> _WHAT THE EXERCISE ASKS_: Copy each line below without leaving any out.

** Start **

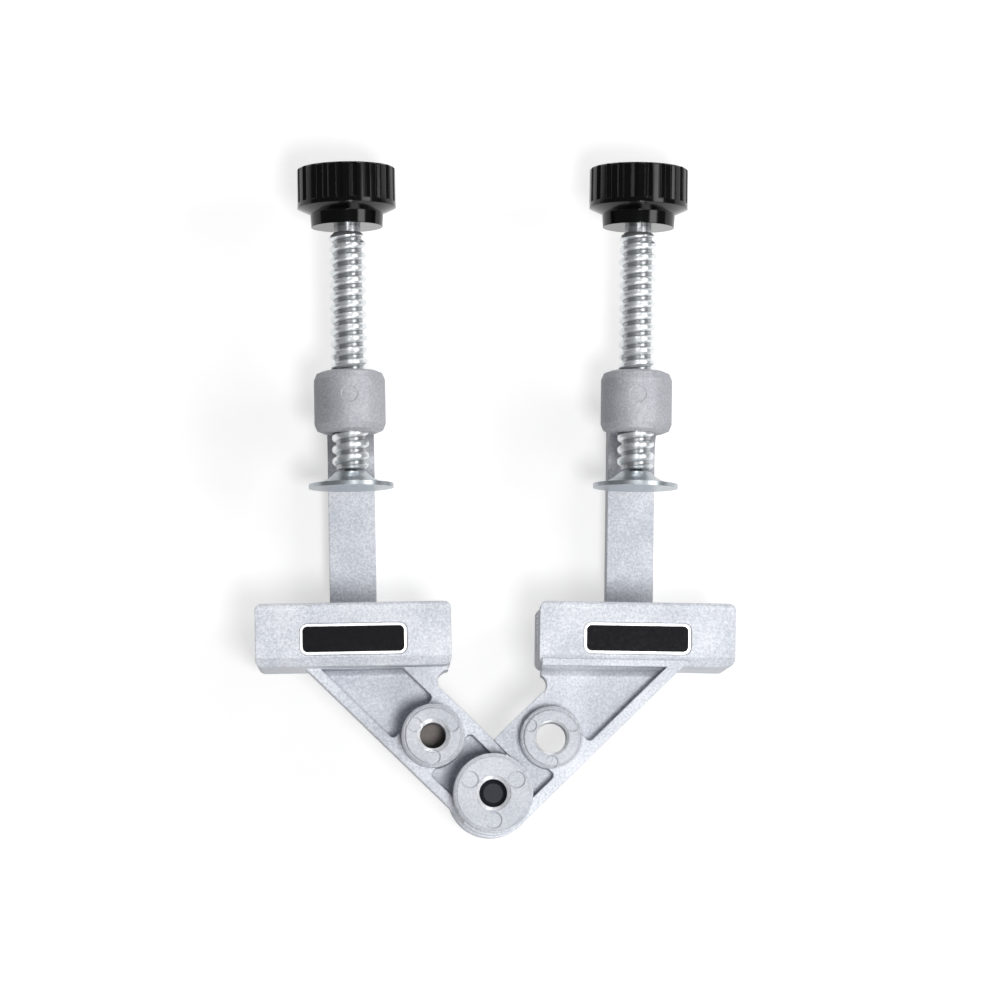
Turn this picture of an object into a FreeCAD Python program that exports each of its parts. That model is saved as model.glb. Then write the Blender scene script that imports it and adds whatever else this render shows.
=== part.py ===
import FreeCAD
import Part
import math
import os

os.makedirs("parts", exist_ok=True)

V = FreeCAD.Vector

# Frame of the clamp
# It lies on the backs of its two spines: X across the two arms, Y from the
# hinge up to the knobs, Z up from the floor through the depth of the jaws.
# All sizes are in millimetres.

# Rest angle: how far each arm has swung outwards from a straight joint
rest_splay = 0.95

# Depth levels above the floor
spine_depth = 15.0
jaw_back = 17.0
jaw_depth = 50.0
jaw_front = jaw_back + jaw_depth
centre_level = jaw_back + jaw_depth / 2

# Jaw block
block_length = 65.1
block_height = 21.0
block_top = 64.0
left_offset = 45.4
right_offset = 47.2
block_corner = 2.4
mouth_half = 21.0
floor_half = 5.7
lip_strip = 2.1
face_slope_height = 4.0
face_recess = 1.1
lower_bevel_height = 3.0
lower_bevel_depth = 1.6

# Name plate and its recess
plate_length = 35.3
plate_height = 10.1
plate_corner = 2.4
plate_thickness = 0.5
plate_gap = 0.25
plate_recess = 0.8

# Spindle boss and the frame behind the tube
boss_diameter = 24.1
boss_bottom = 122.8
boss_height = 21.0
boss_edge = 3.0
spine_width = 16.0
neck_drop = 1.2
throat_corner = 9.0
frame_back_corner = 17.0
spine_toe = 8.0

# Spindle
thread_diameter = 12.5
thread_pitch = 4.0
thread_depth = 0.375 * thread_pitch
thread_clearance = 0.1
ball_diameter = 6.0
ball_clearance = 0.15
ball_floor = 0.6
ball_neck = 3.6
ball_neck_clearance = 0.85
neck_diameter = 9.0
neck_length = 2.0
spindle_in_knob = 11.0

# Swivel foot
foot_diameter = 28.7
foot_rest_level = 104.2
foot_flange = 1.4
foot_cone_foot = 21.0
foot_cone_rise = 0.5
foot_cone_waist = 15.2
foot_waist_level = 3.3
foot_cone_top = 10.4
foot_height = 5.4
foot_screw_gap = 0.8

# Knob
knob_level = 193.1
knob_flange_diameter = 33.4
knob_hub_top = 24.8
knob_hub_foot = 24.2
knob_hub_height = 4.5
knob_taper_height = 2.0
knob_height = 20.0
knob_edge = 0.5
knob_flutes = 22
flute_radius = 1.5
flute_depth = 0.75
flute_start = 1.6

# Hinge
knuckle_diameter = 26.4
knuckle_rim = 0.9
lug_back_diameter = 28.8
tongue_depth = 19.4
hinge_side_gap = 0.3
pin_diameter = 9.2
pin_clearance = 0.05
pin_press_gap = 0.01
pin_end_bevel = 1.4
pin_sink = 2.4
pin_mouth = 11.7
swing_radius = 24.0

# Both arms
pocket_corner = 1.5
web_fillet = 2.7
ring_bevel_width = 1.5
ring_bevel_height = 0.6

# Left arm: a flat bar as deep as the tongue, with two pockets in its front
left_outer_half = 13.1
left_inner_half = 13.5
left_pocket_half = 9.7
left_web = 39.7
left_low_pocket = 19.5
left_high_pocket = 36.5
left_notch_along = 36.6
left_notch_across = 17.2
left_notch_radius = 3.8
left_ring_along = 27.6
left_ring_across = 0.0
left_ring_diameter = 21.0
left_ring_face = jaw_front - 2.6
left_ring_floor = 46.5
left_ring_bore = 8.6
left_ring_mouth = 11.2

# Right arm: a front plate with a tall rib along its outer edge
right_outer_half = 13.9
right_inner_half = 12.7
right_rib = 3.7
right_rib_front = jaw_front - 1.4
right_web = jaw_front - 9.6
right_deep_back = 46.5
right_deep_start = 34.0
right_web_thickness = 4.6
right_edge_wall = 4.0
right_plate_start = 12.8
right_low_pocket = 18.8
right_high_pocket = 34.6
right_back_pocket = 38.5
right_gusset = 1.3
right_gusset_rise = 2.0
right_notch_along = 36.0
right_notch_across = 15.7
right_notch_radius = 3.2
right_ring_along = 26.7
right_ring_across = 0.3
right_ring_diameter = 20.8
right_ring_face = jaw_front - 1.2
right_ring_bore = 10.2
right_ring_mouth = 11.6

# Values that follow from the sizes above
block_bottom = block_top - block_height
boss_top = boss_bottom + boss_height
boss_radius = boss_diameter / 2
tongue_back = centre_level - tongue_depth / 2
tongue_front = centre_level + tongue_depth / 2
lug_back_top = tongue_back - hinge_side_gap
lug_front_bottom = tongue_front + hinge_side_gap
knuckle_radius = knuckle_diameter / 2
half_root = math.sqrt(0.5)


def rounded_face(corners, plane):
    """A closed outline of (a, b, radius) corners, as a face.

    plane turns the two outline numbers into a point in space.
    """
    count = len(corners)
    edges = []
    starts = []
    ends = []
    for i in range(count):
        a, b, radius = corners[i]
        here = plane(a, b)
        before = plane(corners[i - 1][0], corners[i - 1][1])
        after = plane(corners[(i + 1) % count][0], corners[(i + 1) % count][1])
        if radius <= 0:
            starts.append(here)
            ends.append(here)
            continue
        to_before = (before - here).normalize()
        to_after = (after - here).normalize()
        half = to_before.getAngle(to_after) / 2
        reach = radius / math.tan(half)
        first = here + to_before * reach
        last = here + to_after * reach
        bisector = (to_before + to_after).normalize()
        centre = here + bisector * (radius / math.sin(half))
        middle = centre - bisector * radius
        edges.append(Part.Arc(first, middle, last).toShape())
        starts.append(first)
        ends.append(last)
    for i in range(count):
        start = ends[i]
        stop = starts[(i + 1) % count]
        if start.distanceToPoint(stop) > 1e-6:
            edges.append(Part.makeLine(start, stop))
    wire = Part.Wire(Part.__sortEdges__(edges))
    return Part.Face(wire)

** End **

> _RESPONSE TO THE TASK_:
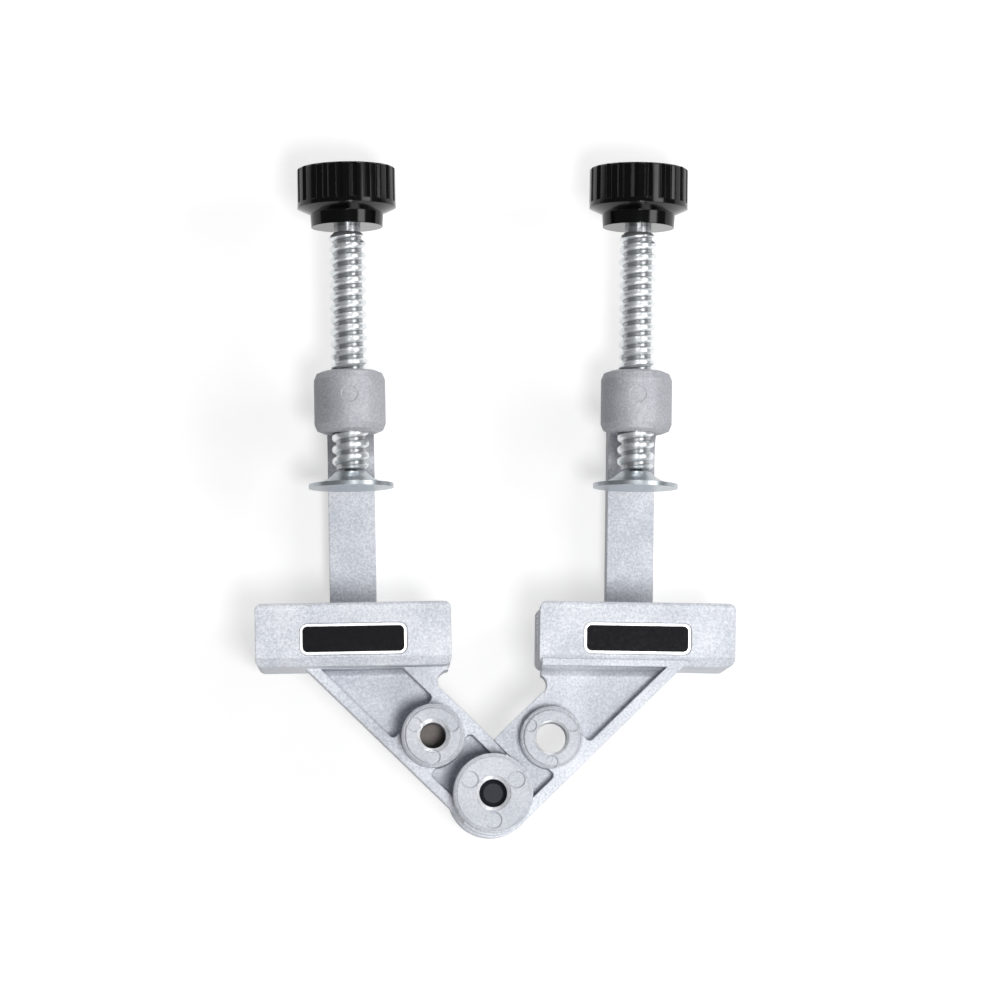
Turn this picture of an object into a FreeCAD Python program that exports each of its parts. That model is saved as model.glb. Then write the Blender scene script that imports it and adds whatever else this render shows.
=== part.py ===
import FreeCAD
import Part
import math
import os

os.makedirs("parts", exist_ok=True)

V = FreeCAD.Vector

# Frame of the clamp
# It lies on the backs of its two spines: X across the two arms, Y from the
# hinge up to the knobs, Z up from the floor through the depth of the jaws.
# All sizes are in millimetres.

# Rest angle: how far each arm has swung outwards from a straight joint
rest_splay = 0.95

# Depth levels above the floor
spine_depth = 15.0
jaw_back = 17.0
jaw_depth = 50.0
jaw_front = jaw_back + jaw_depth
centre_level = jaw_back + jaw_depth / 2

# Jaw block
block_length = 65.1
block_height = 21.0
block_top = 64.0
left_offset = 45.4
right_offset = 47.2
block_corner = 2.4
mouth_half = 21.0
floor_half = 5.7
lip_strip = 2.1
face_slope_height = 4.0
face_recess = 1.1
lower_bevel_height = 3.0
lower_bevel_depth = 1.6

# Name plate and its recess
plate_length = 35.3
plate_height = 10.1
plate_corner = 2.4
plate_thickness = 0.5
plate_gap = 0.25
plate_recess = 0.8

# Spindle boss and the frame behind the tube
boss_diameter = 24.1
boss_bottom = 122.8
boss_height = 21.0
boss_edge = 3.0
spine_width = 16.0
neck_drop = 1.2
throat_corner = 9.0
frame_back_corner = 17.0
spine_toe = 8.0

# Spindle
thread_diameter = 12.5
thread_pitch = 4.0
thread_depth = 0.375 * thread_pitch
thread_clearance = 0.1
ball_diameter = 6.0
ball_clearance = 0.15
ball_floor = 0.6
ball_neck = 3.6
ball_neck_clearance = 0.85
neck_diameter = 9.0
neck_length = 2.0
spindle_in_knob = 11.0

# Swivel foot
foot_diameter = 28.7
foot_rest_level = 104.2
foot_flange = 1.4
foot_cone_foot = 21.0
foot_cone_rise = 0.5
foot_cone_waist = 15.2
foot_waist_level = 3.3
foot_cone_top = 10.4
foot_height = 5.4
foot_screw_gap = 0.8

# Knob
knob_level = 193.1
knob_flange_diameter = 33.4
knob_hub_top = 24.8
knob_hub_foot = 24.2
knob_hub_height = 4.5
knob_taper_height = 2.0
knob_height = 20.0
knob_edge = 0.5
knob_flutes = 22
flute_radius = 1.5
flute_depth = 0.75
flute_start = 1.6

# Hinge
knuckle_diameter = 26.4
knuckle_rim = 0.9
lug_back_diameter = 28.8
tongue_depth = 19.4
hinge_side_gap = 0.3
pin_diameter = 9.2
pin_clearance = 0.05
pin_press_gap = 0.01
pin_end_bevel = 1.4
pin_sink = 2.4
pin_mouth = 11.7
swing_radius = 24.0

# Both arms
pocket_corner = 1.5
web_fillet = 2.7
ring_bevel_width = 1.5
ring_bevel_height = 0.6

# Left arm: a flat bar as deep as the tongue, with two pockets in its front
left_outer_half = 13.1
left_inner_half = 13.5
left_pocket_half = 9.7
left_web = 39.7
left_low_pocket = 19.5
left_high_pocket = 36.5
left_notch_along = 36.6
left_notch_across = 17.2
left_notch_radius = 3.8
left_ring_along = 27.6
left_ring_across = 0.0
left_ring_diameter = 21.0
left_ring_face = jaw_front - 2.6
left_ring_floor = 46.5
left_ring_bore = 8.6
left_ring_mouth = 11.2

# Right arm: a front plate with a tall rib along its outer edge
right_outer_half = 13.9
right_inner_half = 12.7
right_rib = 3.7
right_rib_front = jaw_front - 1.4
right_web = jaw_front - 9.6
right_deep_back = 46.5
right_deep_start = 34.0
right_web_thickness = 4.6
right_edge_wall = 4.0
right_plate_start = 12.8
right_low_pocket = 18.8
right_high_pocket = 34.6
right_back_pocket = 38.5
right_gusset = 1.3
right_gusset_rise = 2.0
right_notch_along = 36.0
right_notch_across = 15.7
right_notch_radius = 3.2
right_ring_along = 26.7
right_ring_across = 0.3
right_ring_diameter = 20.8
right_ring_face = jaw_front - 1.2
right_ring_bore = 10.2
right_ring_mouth = 11.6

# Values that follow from the sizes above
block_bottom = block_top - block_height
boss_top = boss_bottom + boss_height
boss_radius = boss_diameter / 2
tongue_back = centre_level - tongue_depth / 2
tongue_front = centre_level + tongue_depth / 2
lug_back_top = tongue_back - hinge_side_gap
lug_front_bottom = tongue_front + hinge_side_gap
knuckle_radius = knuckle_diameter / 2
half_root = math.sqrt(0.5)


def rounded_face(corners, plane):
    """A closed outline of (a, b, radius) corners, as a face.

    plane turns the two outline numbers into a point in space.
    """
    count = len(corners)
    edges = []
    starts = []
    ends = []
    for i in range(count):
        a, b, radius = corners[i]
        here = plane(a, b)
        before = plane(corners[i - 1][0], corners[i - 1][1])
        after = plane(corners[(i + 1) % count][0], corners[(i + 1) % count][1])
        if radius <= 0:
            starts.append(here)
            ends.append(here)
            continue
        to_before = (before - here).normalize()
        to_after = (after - here).normalize()
        half = to_before.getAngle(to_after) / 2
        reach = radius / math.tan(half)
        first = here + to_before * reach
        last = here + to_after * reach
        bisector = (to_before + to_after).normalize()
        centre = here + bisector * (radius / math.sin(half))
        middle = centre - bisector * radius
        edges.append(Part.Arc(first, middle, last).toShape())
        starts.append(first)
        ends.append(last)
    for i in range(count):
        start = ends[i]
        stop = starts[(i + 1) % count]
        if start.distanceToPoint(stop) > 1e-6:
            edges.append(Part.makeLine(start, stop))
    wire = Part.Wire(Part.__sortEdges__(edges))
    return Part.Face(wire)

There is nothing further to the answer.